- **DATA SHOWN**:
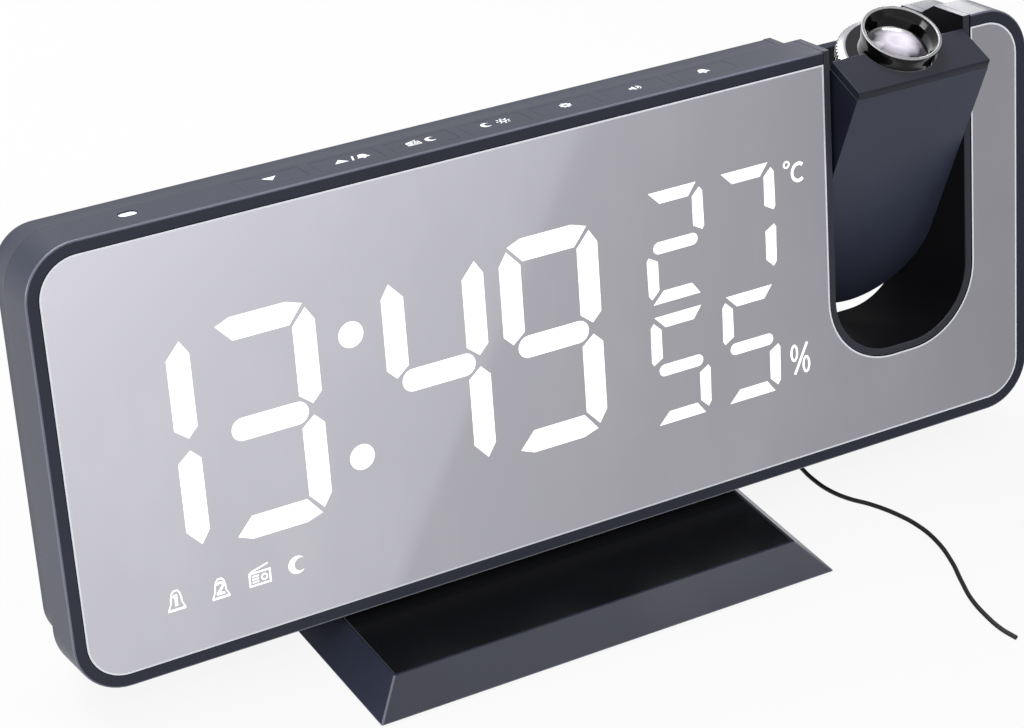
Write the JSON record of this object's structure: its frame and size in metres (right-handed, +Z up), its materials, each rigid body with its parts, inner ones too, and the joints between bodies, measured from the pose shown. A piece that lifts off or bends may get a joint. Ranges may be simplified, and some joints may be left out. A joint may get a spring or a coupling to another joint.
{
  "type": "projection alarm clock",
  "caption": "Leaning mirror-faced digital alarm clock on a flat stand, with a tilting projector arm in a U-shaped slot and flush top keys.",
  "frame": {"origin": "underside of the stand's pad, below the middle of the body's width and the middle of the stand's depth", "axes": "+X to the right seen from the front, +Y to the back, +Z up; the mirror faces -Y"},
  "size_m": [0.186, 0.0871, 0.0828],
  "materials": {
    "case_front": "fine satin, dark blue-grey",
    "case_rear": "fine satin, dark blue-grey",
    "case_stand": "fine satin, dark blue-grey",
    "mirror": "half-silvered",
    "black_gloss": "glossy black",
    "black_matt": "matt black",
    "diffuser": "milky white, lit from behind",
    "lamp": "yellow phosphor",
    "circuit_board": "green solder mask",
    "chip": "moulded black",
    "sensor_blue": "moulded blue",
    "steel": "bright zinc",
    "plated_steel": "nickel plated",
    "speaker_steel": "satin",
    "cone_paper": "coated paper",
    "brass": "satin",
    "rubber": "matt black",
    "cable": "satin black sheath",
    "key_cap": "fine satin, dark blue-grey",
    "rear_key_cap": "fine satin",
    "washer": "natural nylon",
    "lead_red": "satin sheath",
    "clear": "polished clear acrylic",
    "lcd_glass": "dark glass",
    "ring_metal": "bright, knurled edge"
  },
  "bodies": {
    "case": {"front_housing": "case_front", "mirror_panel": "mirror", "slot_liner": "black_gloss", "rear_cover": "case_rear", "case_screws": "steel", "display_block": "black_matt", "display_segments": "diffuser", "status_icons": "diffuser", "display_leds": "lamp", "main_board": "circuit_board", "main_chips": "chip", "board_screws": "steel", "key_board": "circuit_board", "key_switches": "chip", "rear_switches": "chip", "light_sensor": "chip", "sensor_window": "clear", "climate_sensor": "sensor_blue", "power_socket": "chip", "usb_socket": "plated_steel", "speaker_frame": "speaker_steel", "speaker_cone": "cone_paper", "speaker_magnet": "speaker_steel", "coin_cell": "plated_steel", "cell_contacts": "brass", "aerial_grommet": "rubber", "aerial_lead": "cable", "pivot_pin_left": "steel", "pivot_pin_right": "steel", "friction_washers": "washer", "stand_base": "case_stand", "stand_inlay": "black_gloss", "stand_pad": "rubber", "stand_screw": "steel"},
    "arm": {"projector_leads": "lead_red", "arm_front_shell": "black_gloss", "arm_rear_shell": "case_rear", "arm_top_plate": "black_gloss", "arm_screws": "steel", "pivot_bushes": "brass", "projector_tube": "black_matt", "condenser_lens": "clear", "projector_lcd": "lcd_glass", "projector_board": "circuit_board", "projector_led": "lamp"},
    "focus": {"focus_ring": "ring_metal"},
    "barrel": {"lens_barrel": "black_gloss", "front_lens": "clear"},
    "door": {"battery_door": "case_rear"},
    "key_down": {"key_down": "key_cap"},
    "key_up": {"key_up": "key_cap"},
    "key_radio": {"key_radio": "key_cap"},
    "key_snooze": {"key_snooze": "key_cap"},
    "key_set": {"key_set": "key_cap"},
    "key_volume": {"key_volume": "key_cap"},
    "key_alarm": {"key_alarm": "key_cap"},
    "projector_key": {"projector_key": "rear_key_cap"},
    "flip_key": {"flip_key": "rear_key_cap"}
  },
  "joints": [
    {"name": "arm_tilt", "type": "hinge", "parent": "case", "child": "arm", "pos_m": [0.0656, 0.01642, 0.05964], "axis": [1, 0, 0], "range_deg": [-116, 63]},
    {"name": "focus_turn", "type": "hinge", "parent": "arm", "child": "focus", "pos_m": [0.0656, 0.01163, 0.07523], "axis": [0, -0.294, 0.9558], "range_deg": [-34.5, 34.5]},
    {"name": "focus_slide", "type": "slide", "parent": "arm", "child": "barrel", "axis": [0, -0.294, 0.9558], "range_m": [-0.0008, 0.0008]},
    {"name": "battery_door_turn", "type": "hinge", "parent": "case", "child": "door", "pos_m": [0.025, 0.02439, 0.04298], "axis": [0, 0.9874, -0.1582], "range_deg": [0, 60]},
    {"name": "key_down_press", "type": "slide", "parent": "case", "child": "key_down", "axis": [0, -0.1582, -0.9874], "range_m": [0, 0.0005], "stiffness_N_per_m": 400, "springref_m": -0.001},
    {"name": "key_up_press", "type": "slide", "parent": "case", "child": "key_up", "axis": [0, -0.1582, -0.9874], "range_m": [0, 0.0005], "stiffness_N_per_m": 400, "springref_m": -0.001},
    {"name": "key_radio_press", "type": "slide", "parent": "case", "child": "key_radio", "axis": [0, -0.1582, -0.9874], "range_m": [0, 0.0005], "stiffness_N_per_m": 400, "springref_m": -0.001},
    {"name": "key_snooze_press", "type": "slide", "parent": "case", "child": "key_snooze", "axis": [0, -0.1582, -0.9874], "range_m": [0, 0.0005], "stiffness_N_per_m": 400, "springref_m": -0.001},
    {"name": "key_set_press", "type": "slide", "parent": "case", "child": "key_set", "axis": [0, -0.1582, -0.9874], "range_m": [0, 0.0005], "stiffness_N_per_m": 400, "springref_m": -0.001},
    {"name": "key_volume_press", "type": "slide", "parent": "case", "child": "key_volume", "axis": [0, -0.1582, -0.9874], "range_m": [0, 0.0005], "stiffness_N_per_m": 400, "springref_m": -0.001},
    {"name": "key_alarm_press", "type": "slide", "parent": "case", "child": "key_alarm", "axis": [0, -0.1582, -0.9874], "range_m": [0, 0.0005], "stiffness_N_per_m": 400, "springref_m": -0.001},
    {"name": "projector_key_press", "type": "slide", "parent": "case", "child": "projector_key", "axis": [0, -0.9874, 0.1582], "range_m": [0, 0.0005], "stiffness_N_per_m": 400, "springref_m": -0.001},
    {"name": "flip_key_press", "type": "slide", "parent": "case", "child": "flip_key", "axis": [0, -0.9874, 0.1582], "range_m": [0, 0.0005], "stiffness_N_per_m": 400, "springref_m": -0.001}
  ],
  "couplings": [
    {"joint": "focus_turn", "follows": "focus_slide", "rad_per_m": 750}
  ]
}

- **WRITTEN REQUEST**:
Only the number is wanted: how many lines contain the string "bodies"?

- **RESPONSE FOR THIS EXERCISE**:
2